Others, however, claimed they had been dumped because of their perceived support for Mbeki, or because of suspicion that they might be aligned to the breakaway party, COPE.

Tsietsi Louw, an MP from the Northern Cape, who has been in Parliament for the past 10 years, said he suspected he had been dumped because he was seen as an Mbeki supporter.

“This is a consequence of Polokwane,” Louw said.

“Some of us were thought to be close to Neville Mompati (the former ANC provincial secretary who has since joined COPE),” he said.

Louw said his position had also been complicated by his wife’s decision to join COPE.

“But I cannot divorce my wife because she has joined another organisation. She supports other things which I do not.

“She is a fan of Orlando Pirates and I am a supporter of Kaizer Chiefs. She is a Christian and I am not, and we have been married for many years,” Louw said.

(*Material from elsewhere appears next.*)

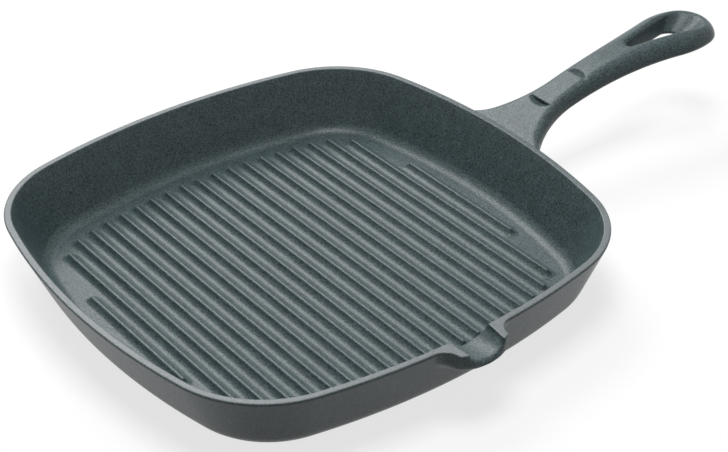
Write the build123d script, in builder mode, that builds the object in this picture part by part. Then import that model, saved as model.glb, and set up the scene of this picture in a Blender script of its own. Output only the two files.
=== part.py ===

Themba Mahlaba, an MP from KwaZulu-Natal, said he believed the ANC had removed some of the sitting MPs to accommodate members of the SACP and to make way for women.

“We expected that a number of males would be left out. I cannot blame anybody for being left out. The process was fair,” Mahlaba said.

Morkel said that when he decided to cross the floor to the ANC, he had not been given any guarantees that he would remain in parliament.